Choose your industry sub-sector to understand why your sector is covered by financial crime laws.
The risk-based approach (RBA) is a key concept in the prevention of money laundering and terrorism financing (ML/TF). It is a principle that financial institutions, gaming and wagering businesses, gatekeeper professions and other regulated entities use to identify and assess, mitigate and manage the ML/TF risks associated with their customers, products, services, channels, business, transactions and geographic footprint.
The risk-based approach involves identifying and assessing the level of risk associated with a particular customer or transaction and then applying appropriate measures to mitigate that risk. This means that financial institutions must take a proportionate and risk-based approach to their anti-money laundering (AML) and counter-terrorist financing (CTF) measures.

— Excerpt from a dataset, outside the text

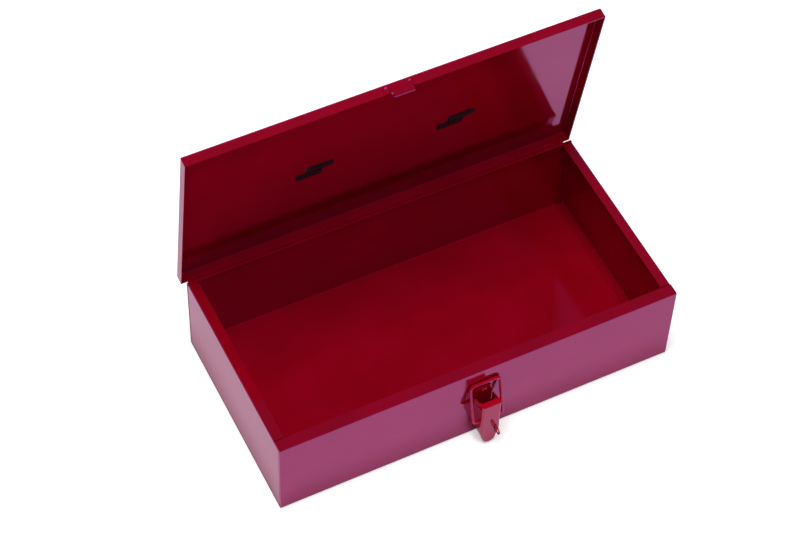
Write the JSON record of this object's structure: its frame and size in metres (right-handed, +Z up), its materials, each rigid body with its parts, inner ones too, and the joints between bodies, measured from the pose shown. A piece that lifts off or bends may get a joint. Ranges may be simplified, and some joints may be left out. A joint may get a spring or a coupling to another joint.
{
  "type": "metal tool case",
  "caption": "Folded sheet-steel case with a shallow piano-hinged lid standing open, a toggle latch with wire bail, padlock ear and strike, and a folding handle on the lid.",
  "frame": {"origin": "centre of the case's flat base, on the surface that it stands on", "axes": "+X along the front to the right, +Y from the front wall to the hinged back, +Z up"},
  "size_m": [0.457, 0.2854, 0.3359],
  "materials": {
    "red_paint": "gloss",
    "bare_steel": "satin",
    "plated_steel": "satin",
    "black_steel": "satin",
    "black_plastic": "matte"
  },
  "bodies": {
    "case": {"case_wrap": "red_paint", "end_panel_left": "red_paint", "end_panel_right": "red_paint", "hinge_case_leaf": "red_paint", "hinge_pin": "bare_steel", "latch_base": "red_paint", "latch_base_rivets": "red_paint", "latch_lever_pin": "red_paint"},
    "lid": {"lid_shell": "red_paint", "hinge_lid_leaf": "red_paint", "strike_plate": "red_paint", "strike_rivets": "red_paint", "handle_bracket_left": "black_steel", "handle_bracket_right": "black_steel"},
    "lever": {"latch_lever": "red_paint"},
    "bail": {"latch_bail": "red_paint"},
    "handle": {"handle_rod": "plated_steel", "handle_grip": "black_plastic"}
  },
  "joints": [
    {"name": "lid_hinge", "type": "hinge", "parent": "case", "child": "lid", "pos_m": [0, 0.1189, 0.0935], "axis": [-1, 0, 0], "range_deg": [-81, 24]},
    {"name": "lever_pivot", "type": "hinge", "parent": "case", "child": "lever", "pos_m": [0.0025, -0.127, 0.06], "axis": [-1, 0, 0], "range_deg": [0, 110]},
    {"name": "bail_pivot", "type": "hinge", "parent": "lever", "child": "bail", "pos_m": [0.0025, -0.1275, 0.038], "axis": [1, 0, 0], "range_deg": [0, 110]},
    {"name": "handle_pivot", "type": "hinge", "parent": "lid", "child": "handle", "pos_m": [0, 0.12501, 0.21536], "axis": [1, 0, 0], "range_deg": [0, 180]}
  ],
  "couplings": [
    {"joint": "bail_pivot", "follows": "lever_pivot", "ratio": 1}
  ]
}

For example, a high-risk customer or transaction may require more extensive due diligence and monitoring than a low-risk customer or transaction. This approach helps to ensure that AML/CTF measures are focused on the areas where the risk of money laundering or terrorist financing is highest, rather than applying a one-size-fits-all approach.

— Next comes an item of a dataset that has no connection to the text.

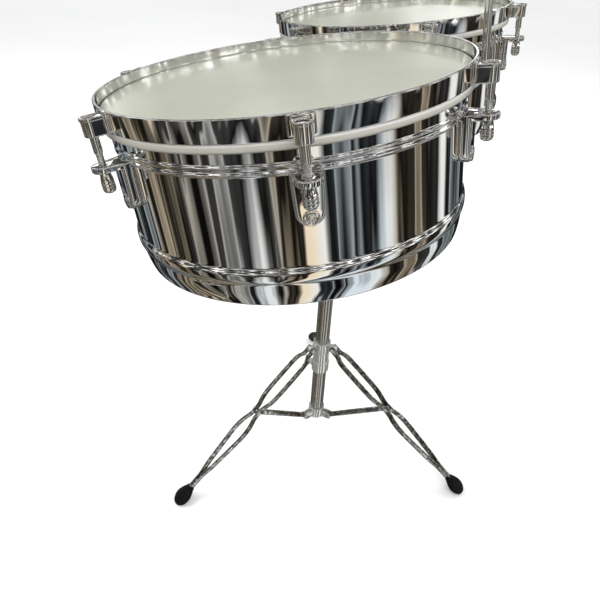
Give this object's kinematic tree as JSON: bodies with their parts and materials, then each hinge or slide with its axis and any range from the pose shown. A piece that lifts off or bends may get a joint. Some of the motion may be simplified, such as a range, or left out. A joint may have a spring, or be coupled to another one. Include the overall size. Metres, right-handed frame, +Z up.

The risk-based approach is now a widely accepted standard in AML/CTF regulations and is recommended by international organisations such as the Financial Action Task Force (FATF) and the Wolfsberg Group, an association of global banks which develops frameworks and guidance for the management of financial crime risks.
The risk-based approach presents challenges to many regulated businesses who lack the internal capacity or capability to design, build and implement enterprise-wide money laundering and terrorism financing risk assessments, which is at the heart of the problem that Arctic Intelligence is solving.

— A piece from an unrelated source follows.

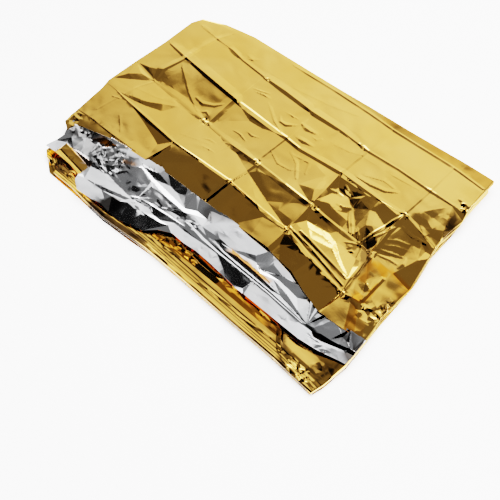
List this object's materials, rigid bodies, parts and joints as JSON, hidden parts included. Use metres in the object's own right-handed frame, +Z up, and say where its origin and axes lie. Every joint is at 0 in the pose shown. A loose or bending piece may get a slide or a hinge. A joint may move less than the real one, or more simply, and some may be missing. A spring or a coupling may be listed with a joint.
{
  "type": "emergency foil blanket",
  "caption": "Folded emergency blanket of thin metallised film, gold outside and silver inside: one sheet halved and folded back and forth, its open edges stepped along the near side.",
  "frame": {"origin": "middle of the folded blanket's outline, on the surface that it lies on", "axes": "+X along the long side, towards the fold that halves the sheet; +Y towards the far folded edge, away from the open edges; +Z up"},
  "size_m": [0.8295, 0.6127, 0.0453],
  "materials": {
    "gold_film": "mirror-bright gold metallised film",
    "silver_film": "mirror-bright silver side of the same film"
  },
  "bodies": {
    "root": {"foil_blanket": "gold_film"}
  },
  "joints": []
}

High-value goods can be used to "clean" dirty money by purchasing them with illicit funds and then reselling them for clean money. This process allows criminals to move money across borders, evade taxes, and avoid detection by law enforcement agencies.
Additionally, high-value goods dealers are often unregulated and goods can be easily moved and sold without leaving a paper trail, which makes them an attractive option for organised criminal networks looking to launder money or engage in other illegal activities.
To combat this, many countries have implemented laws and regulations requiring dealers in high-value goods to report suspicious transactions and maintain records of transactions. These laws help to prevent the use of high-value goods for money laundering and other financial crimes, and increase transparency and accountability in the marketplace.
Antique and Fine Art Dealers are at risk of becoming involved in money laundering since these sectors are attractive to criminals because of the high value of transactions, general lack of transparency resulting from the art market being largely unregulated.
One common method of money laundering in the art market is through the use of shell companies and offshore accounts. These entities can be used to disguise the true ownership of antiques and artwork and obscure the trail of funds used to acquire these assets, making it difficult for authorities to track the movement of illicit funds.
Art and antiquity dealers may also be used as intermediaries by money launderers to purchase artwork on their behalf. This can be done to avoid scrutiny or to conceal the identity of the true purchaser.
To mitigate money laundering risks, Antique and Fine Art Dealers are (in some countries) required to implement anti-money laundering and counter-terrorism financing (AML/CTF) programs.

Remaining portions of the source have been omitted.